Having come to power promising jobs, housing, land and dignity, the ANC imposed the pro-capitalist Growth, Employment and Redistribution programme, privatisation and fiscal austerity. Its Black Economic Empowerment policies enriched a narrow layer of politically connected black businessmen while doing nothing to alter the mass unemployment, poverty and inequality inherited from apartheid. The result is a social disaster. Official unemployment stands at 32.7 percent, unemployment among those aged 15 to 24 has reached 60.9 percent, and the richest tenth of the population controls roughly 85 percent of household wealth.
It is on this foundation that xenophobia has been systematically fostered.
The Economic Freedom Fighters (EFF), a splinter of the ANC, offers no political alternative. Its leader, Julius Malema has opposed the attacks on migrants and denounced what he calls “Afrophobia,” stressing that the issue of the campaign is that it targets black African migrants while exempting white, Indian, Arab and Chinese foreign nationals. This substitutes racial solidarity for class solidarity and leaves untouched the nationalist framework that sets workers against one another.

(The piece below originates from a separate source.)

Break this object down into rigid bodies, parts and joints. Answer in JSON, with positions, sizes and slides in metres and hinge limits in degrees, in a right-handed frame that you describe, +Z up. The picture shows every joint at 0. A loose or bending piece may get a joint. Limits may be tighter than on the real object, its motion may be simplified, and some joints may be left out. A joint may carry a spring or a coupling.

Malema has repeatedly advanced the nationalist premise underlying the xenophobic campaign. At an EFF rally in Seshego, Limpopo, in August 2025, he declared that Zimbabweans should be given jobs “in their municipalities in Harare and other areas” while South Africans should receive “first preference” for employment in their own municipalities.
Three years earlier, in January 2022, Malema and the EFF organised inspections of restaurants at Johannesburg’s Mall of Africa to scrutinise what it called “the employment ratio between South African citizens and foreign nationals.” These methods inspired the vigilante tactics later taken up by Operation Dudula and March and March, to raid workplaces and prevent migrants from accessing schools and hospitals.
Long before the ANC assumed office, and before the formal establishment of apartheid, the South African ruling class relied on racial and national divisions to preserve capitalist rule. The 1913 Natives Land Act restricted African access to land and entrenched territorial segregation and labour control. The 1922 Rand Revolt was followed by the consolidation of the racial colour bar in mining. In 1946, the largest African mineworkers’ strike to that point was brutally suppressed by police violence, clearing the way for the National Party’s formalisation of apartheid after 1948.
At each of these turning points, the ruling class answered the danger of a unified movement of the working class by deepening racial and national antagonisms. The pogroms of the past two months are a continuation of this class strategy.
The way forward lies in the independent political mobilisation of South African and migrant workers alike against the capitalist system, the state apparatus of repression and every party that defends them. Only a socialist and internationalist movement, uniting workers across national, racial and ethnic lines in a common struggle for decent jobs, housing, healthcare and social equality, can put an end to the cycle of xenophobic violence once and for all.